▸ **What to produce**: Output exactly, and only, the lines from the line containing "const poolLight = new THREE.Group();" through the line containing "for body, members", both included.

Collected data entries
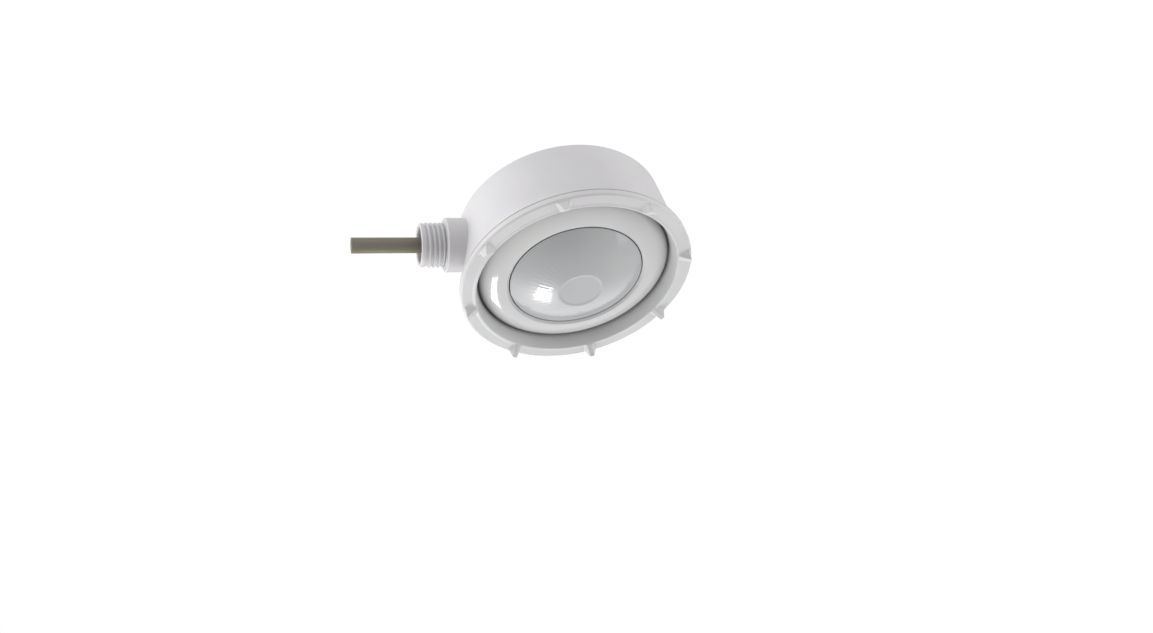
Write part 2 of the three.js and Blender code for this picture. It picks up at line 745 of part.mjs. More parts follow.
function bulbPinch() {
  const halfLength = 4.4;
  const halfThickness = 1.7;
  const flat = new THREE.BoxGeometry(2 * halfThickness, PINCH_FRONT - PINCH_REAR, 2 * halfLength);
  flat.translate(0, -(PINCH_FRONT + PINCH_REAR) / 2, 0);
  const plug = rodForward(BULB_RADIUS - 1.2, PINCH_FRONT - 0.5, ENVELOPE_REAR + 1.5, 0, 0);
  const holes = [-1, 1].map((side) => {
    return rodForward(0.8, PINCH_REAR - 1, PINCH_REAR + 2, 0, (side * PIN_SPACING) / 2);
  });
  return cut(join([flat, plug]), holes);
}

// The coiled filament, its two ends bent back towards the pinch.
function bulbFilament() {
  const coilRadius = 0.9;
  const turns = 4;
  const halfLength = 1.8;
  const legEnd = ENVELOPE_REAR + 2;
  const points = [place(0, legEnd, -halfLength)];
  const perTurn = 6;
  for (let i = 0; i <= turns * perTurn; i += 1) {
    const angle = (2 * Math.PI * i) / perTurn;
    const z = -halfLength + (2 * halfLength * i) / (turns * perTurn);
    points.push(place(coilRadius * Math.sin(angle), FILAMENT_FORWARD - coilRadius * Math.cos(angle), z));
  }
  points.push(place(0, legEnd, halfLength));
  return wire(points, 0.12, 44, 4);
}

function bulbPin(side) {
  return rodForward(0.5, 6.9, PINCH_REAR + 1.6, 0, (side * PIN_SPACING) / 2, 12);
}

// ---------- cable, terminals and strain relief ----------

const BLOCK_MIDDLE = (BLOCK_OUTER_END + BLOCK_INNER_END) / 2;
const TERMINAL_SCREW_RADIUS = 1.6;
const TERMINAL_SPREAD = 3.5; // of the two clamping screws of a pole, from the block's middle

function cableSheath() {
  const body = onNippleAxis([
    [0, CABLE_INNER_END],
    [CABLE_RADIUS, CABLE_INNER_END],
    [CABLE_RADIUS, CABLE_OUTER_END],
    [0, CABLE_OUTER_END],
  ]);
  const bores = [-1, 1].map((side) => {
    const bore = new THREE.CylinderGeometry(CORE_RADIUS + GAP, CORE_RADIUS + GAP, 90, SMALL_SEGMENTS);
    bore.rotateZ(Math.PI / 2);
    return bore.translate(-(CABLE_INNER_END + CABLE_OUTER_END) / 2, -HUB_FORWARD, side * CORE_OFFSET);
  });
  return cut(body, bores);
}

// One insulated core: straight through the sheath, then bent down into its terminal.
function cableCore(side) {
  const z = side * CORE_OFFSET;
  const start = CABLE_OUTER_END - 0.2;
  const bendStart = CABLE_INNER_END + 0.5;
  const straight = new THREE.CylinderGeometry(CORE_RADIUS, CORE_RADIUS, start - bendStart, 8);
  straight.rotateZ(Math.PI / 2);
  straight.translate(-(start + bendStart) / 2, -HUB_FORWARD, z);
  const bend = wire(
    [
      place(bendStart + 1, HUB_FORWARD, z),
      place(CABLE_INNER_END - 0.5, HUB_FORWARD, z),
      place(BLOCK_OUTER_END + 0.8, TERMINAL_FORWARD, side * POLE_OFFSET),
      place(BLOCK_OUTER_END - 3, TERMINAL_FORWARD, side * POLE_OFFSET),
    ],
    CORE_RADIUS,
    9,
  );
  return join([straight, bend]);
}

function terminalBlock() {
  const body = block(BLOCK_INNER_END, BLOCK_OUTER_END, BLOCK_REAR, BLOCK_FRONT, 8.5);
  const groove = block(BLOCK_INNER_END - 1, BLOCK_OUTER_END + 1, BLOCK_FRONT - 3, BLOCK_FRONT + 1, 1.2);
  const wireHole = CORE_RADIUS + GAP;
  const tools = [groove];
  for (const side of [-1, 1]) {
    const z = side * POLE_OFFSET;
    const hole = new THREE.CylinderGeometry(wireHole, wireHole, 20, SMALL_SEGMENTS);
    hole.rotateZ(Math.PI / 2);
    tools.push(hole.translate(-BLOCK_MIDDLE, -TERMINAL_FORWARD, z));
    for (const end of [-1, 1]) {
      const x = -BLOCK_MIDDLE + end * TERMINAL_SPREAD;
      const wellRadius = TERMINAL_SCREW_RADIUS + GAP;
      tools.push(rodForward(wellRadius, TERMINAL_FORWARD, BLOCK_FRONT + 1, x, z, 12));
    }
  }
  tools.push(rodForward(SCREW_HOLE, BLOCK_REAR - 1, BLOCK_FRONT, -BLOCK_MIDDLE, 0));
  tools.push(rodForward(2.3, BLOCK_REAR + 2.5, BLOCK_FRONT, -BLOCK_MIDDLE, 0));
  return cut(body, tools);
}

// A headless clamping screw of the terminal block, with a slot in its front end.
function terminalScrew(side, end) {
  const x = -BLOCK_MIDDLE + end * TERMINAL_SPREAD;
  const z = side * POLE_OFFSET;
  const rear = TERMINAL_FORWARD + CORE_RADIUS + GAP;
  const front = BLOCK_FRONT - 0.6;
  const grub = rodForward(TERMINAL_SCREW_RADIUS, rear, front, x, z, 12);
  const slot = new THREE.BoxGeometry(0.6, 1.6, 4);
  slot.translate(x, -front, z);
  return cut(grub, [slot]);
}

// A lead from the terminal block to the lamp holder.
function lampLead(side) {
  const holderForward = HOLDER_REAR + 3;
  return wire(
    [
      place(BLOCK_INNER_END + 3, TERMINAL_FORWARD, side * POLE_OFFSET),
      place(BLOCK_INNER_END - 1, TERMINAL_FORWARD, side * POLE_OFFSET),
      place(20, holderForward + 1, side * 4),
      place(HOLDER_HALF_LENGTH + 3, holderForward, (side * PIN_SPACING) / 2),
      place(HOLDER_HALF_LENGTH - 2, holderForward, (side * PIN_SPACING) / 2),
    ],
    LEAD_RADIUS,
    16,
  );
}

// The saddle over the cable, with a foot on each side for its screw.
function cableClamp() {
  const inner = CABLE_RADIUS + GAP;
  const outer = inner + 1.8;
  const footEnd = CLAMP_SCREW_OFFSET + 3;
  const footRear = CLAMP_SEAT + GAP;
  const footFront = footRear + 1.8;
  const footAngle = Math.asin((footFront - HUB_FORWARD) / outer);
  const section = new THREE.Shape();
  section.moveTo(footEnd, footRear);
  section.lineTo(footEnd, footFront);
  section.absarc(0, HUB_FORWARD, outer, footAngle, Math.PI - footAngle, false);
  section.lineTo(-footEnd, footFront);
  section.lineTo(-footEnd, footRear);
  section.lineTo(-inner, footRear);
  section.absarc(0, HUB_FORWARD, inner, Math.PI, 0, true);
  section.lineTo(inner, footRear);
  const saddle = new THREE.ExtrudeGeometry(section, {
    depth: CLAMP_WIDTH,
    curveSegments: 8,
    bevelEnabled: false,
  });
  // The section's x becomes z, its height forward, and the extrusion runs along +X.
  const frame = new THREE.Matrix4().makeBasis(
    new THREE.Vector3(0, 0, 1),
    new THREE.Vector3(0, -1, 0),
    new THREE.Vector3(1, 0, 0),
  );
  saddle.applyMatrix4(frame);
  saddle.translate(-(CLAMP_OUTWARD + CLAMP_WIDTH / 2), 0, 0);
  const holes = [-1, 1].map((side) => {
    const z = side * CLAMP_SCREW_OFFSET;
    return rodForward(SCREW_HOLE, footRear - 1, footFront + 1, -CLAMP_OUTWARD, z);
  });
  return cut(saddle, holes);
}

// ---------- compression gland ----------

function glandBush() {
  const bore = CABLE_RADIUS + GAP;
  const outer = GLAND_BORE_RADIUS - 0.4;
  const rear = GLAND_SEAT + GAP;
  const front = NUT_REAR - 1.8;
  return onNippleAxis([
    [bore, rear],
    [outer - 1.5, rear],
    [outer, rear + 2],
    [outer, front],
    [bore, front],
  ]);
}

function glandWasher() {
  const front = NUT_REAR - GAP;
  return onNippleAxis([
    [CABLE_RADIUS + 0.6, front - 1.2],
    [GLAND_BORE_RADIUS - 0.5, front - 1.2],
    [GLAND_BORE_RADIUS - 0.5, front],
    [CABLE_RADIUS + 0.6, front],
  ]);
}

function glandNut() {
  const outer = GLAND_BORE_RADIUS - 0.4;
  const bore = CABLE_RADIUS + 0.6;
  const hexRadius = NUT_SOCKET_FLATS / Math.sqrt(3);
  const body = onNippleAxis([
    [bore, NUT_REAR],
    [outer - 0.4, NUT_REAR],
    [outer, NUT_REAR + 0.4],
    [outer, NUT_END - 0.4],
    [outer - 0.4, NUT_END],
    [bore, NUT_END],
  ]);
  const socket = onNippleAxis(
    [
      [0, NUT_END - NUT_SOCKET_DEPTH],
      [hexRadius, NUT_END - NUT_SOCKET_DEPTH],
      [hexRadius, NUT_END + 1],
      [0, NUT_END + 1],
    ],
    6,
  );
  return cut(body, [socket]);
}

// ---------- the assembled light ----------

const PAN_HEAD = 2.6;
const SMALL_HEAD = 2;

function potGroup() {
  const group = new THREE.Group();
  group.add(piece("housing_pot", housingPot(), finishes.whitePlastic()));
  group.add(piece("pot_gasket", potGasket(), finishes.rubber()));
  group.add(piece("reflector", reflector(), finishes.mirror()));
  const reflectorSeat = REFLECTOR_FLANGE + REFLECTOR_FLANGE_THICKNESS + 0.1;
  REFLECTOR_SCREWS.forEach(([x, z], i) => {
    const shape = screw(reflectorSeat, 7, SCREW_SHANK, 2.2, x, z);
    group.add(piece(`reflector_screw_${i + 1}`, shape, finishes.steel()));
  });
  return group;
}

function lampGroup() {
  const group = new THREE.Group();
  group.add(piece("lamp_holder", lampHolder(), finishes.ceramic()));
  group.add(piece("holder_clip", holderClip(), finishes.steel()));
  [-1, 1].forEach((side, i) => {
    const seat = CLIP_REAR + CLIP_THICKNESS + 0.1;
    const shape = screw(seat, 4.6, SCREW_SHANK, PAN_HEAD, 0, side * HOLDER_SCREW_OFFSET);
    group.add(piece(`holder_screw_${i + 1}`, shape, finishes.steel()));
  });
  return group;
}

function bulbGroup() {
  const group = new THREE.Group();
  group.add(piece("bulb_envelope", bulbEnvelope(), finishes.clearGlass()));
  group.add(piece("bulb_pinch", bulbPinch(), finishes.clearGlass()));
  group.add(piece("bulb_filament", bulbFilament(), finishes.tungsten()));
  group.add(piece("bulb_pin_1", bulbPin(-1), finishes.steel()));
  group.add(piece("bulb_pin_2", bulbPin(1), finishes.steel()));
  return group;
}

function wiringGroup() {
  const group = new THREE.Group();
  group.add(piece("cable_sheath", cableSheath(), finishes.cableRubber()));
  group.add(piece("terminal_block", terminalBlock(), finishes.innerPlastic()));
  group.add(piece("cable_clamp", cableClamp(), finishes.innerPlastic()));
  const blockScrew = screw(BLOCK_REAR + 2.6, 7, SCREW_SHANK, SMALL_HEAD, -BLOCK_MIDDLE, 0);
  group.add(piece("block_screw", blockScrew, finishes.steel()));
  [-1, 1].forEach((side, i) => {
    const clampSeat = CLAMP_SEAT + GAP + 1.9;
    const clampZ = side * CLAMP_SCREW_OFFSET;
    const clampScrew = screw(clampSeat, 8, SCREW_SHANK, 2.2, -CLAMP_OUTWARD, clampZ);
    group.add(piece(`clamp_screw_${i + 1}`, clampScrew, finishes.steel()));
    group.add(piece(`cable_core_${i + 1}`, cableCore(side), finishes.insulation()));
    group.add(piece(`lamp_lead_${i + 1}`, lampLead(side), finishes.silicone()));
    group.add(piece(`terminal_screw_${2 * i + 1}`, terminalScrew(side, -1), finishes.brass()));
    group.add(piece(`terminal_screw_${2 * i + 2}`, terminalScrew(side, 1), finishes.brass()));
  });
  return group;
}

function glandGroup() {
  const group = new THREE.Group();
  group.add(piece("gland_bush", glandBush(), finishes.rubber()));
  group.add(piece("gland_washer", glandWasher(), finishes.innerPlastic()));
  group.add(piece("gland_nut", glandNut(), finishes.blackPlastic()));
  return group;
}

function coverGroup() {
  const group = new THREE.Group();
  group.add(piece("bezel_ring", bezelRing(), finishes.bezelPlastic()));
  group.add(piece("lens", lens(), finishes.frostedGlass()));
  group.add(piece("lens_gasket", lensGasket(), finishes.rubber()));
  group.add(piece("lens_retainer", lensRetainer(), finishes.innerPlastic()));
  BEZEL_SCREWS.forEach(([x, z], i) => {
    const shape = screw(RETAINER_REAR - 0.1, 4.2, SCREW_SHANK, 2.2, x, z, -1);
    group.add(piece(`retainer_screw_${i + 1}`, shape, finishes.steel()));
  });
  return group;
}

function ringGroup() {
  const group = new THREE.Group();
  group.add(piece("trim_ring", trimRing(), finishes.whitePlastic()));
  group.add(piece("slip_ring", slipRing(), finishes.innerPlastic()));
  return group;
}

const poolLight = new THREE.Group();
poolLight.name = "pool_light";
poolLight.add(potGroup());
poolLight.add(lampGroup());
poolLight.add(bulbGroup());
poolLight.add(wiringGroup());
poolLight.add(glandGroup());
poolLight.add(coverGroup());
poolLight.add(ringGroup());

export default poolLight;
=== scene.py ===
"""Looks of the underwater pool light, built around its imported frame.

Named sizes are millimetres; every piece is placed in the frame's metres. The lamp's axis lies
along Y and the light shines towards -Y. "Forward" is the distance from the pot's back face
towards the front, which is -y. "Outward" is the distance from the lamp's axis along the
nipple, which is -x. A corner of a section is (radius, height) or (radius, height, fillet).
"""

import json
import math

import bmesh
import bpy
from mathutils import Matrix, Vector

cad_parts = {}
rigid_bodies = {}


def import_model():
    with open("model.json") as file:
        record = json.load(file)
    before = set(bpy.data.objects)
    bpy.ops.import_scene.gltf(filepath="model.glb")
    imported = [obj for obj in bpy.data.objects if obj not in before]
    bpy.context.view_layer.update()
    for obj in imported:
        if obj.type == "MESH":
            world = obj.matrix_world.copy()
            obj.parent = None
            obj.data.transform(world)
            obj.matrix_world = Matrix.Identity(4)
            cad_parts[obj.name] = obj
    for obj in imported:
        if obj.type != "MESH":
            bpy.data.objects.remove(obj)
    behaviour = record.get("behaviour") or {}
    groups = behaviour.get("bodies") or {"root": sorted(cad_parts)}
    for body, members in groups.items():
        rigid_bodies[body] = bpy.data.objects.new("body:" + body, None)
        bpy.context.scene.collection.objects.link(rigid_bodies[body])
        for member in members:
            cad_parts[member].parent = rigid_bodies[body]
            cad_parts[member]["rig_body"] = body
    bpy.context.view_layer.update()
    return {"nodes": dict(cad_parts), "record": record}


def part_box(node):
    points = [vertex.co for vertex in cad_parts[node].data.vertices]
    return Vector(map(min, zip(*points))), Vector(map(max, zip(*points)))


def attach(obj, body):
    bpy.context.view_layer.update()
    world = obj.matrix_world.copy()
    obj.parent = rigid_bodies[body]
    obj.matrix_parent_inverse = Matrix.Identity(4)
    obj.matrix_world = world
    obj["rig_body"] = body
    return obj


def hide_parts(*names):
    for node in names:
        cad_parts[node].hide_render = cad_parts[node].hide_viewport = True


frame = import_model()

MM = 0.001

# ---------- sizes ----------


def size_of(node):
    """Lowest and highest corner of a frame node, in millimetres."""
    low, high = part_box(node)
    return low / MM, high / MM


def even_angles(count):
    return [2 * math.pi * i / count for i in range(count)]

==

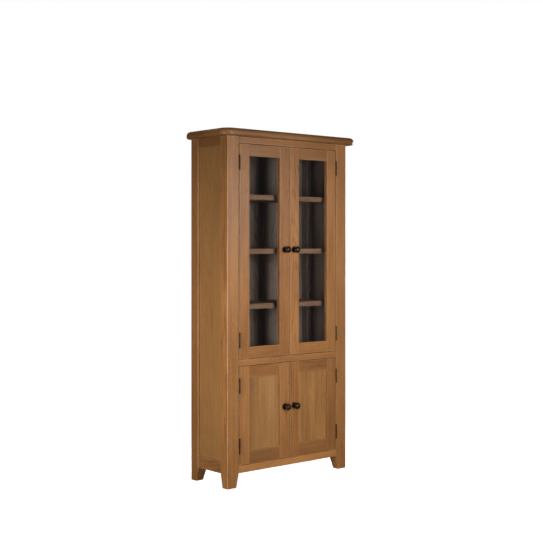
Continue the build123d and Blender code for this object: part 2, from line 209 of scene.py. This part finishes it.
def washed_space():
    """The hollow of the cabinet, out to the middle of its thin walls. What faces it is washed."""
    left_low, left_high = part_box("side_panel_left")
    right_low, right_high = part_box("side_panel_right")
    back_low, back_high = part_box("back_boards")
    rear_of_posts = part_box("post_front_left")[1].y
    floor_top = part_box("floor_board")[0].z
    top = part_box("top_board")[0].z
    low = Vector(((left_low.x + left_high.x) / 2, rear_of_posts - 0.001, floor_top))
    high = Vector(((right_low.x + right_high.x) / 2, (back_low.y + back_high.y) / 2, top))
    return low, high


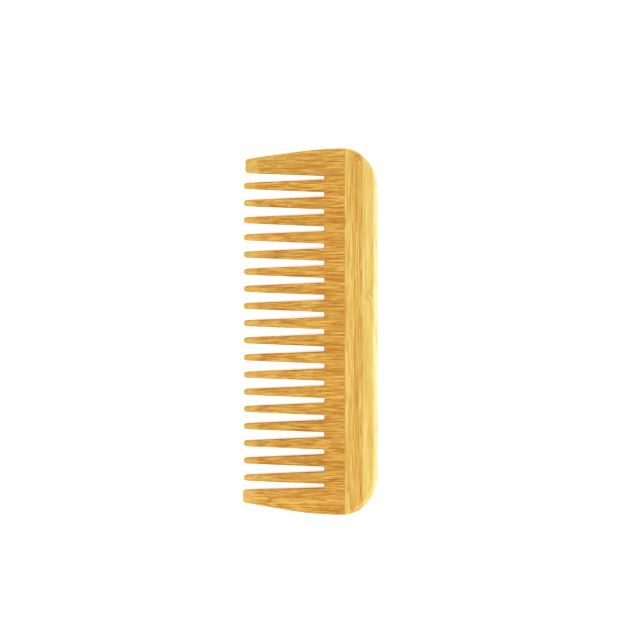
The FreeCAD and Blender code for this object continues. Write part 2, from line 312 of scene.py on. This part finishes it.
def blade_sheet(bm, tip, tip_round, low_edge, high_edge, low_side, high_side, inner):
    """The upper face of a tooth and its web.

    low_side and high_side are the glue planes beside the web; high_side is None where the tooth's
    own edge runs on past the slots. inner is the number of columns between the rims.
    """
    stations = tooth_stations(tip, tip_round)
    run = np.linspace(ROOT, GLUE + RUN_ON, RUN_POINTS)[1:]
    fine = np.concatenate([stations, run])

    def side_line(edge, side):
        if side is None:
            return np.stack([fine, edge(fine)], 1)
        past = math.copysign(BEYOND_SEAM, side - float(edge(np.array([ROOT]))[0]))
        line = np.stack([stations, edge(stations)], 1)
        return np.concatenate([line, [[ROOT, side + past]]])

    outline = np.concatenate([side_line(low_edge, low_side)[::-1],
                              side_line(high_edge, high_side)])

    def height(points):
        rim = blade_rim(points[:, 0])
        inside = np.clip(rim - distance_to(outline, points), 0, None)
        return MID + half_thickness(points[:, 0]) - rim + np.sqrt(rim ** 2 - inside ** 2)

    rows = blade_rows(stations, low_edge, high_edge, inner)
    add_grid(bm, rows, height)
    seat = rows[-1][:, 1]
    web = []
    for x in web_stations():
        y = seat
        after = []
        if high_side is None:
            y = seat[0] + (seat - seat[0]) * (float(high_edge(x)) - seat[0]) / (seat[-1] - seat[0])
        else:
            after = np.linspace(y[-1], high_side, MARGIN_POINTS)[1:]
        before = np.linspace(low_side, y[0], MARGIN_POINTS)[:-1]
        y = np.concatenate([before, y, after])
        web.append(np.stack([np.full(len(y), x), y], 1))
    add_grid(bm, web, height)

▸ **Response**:
const poolLight = new THREE.Group();
poolLight.name = "pool_light";
poolLight.add(potGroup());
poolLight.add(lampGroup());
poolLight.add(bulbGroup());
poolLight.add(wiringGroup());
poolLight.add(glandGroup());
poolLight.add(coverGroup());
poolLight.add(ringGroup());

export default poolLight;
=== scene.py ===
"""Looks of the underwater pool light, built around its imported frame.

Named sizes are millimetres; every piece is placed in the frame's metres. The lamp's axis lies
along Y and the light shines towards -Y. "Forward" is the distance from the pot's back face
towards the front, which is -y. "Outward" is the distance from the lamp's axis along the
nipple, which is -x. A corner of a section is (radius, height) or (radius, height, fillet).
"""

import json
import math

import bmesh
import bpy
from mathutils import Matrix, Vector

cad_parts = {}
rigid_bodies = {}


def import_model():
    with open("model.json") as file:
        record = json.load(file)
    before = set(bpy.data.objects)
    bpy.ops.import_scene.gltf(filepath="model.glb")
    imported = [obj for obj in bpy.data.objects if obj not in before]
    bpy.context.view_layer.update()
    for obj in imported:
        if obj.type == "MESH":
            world = obj.matrix_world.copy()
            obj.parent = None
            obj.data.transform(world)
            obj.matrix_world = Matrix.Identity(4)
            cad_parts[obj.name] = obj
    for obj in imported:
        if obj.type != "MESH":
            bpy.data.objects.remove(obj)
    behaviour = record.get("behaviour") or {}
    groups = behaviour.get("bodies") or {"root": sorted(cad_parts)}
    for body, members in groups.items():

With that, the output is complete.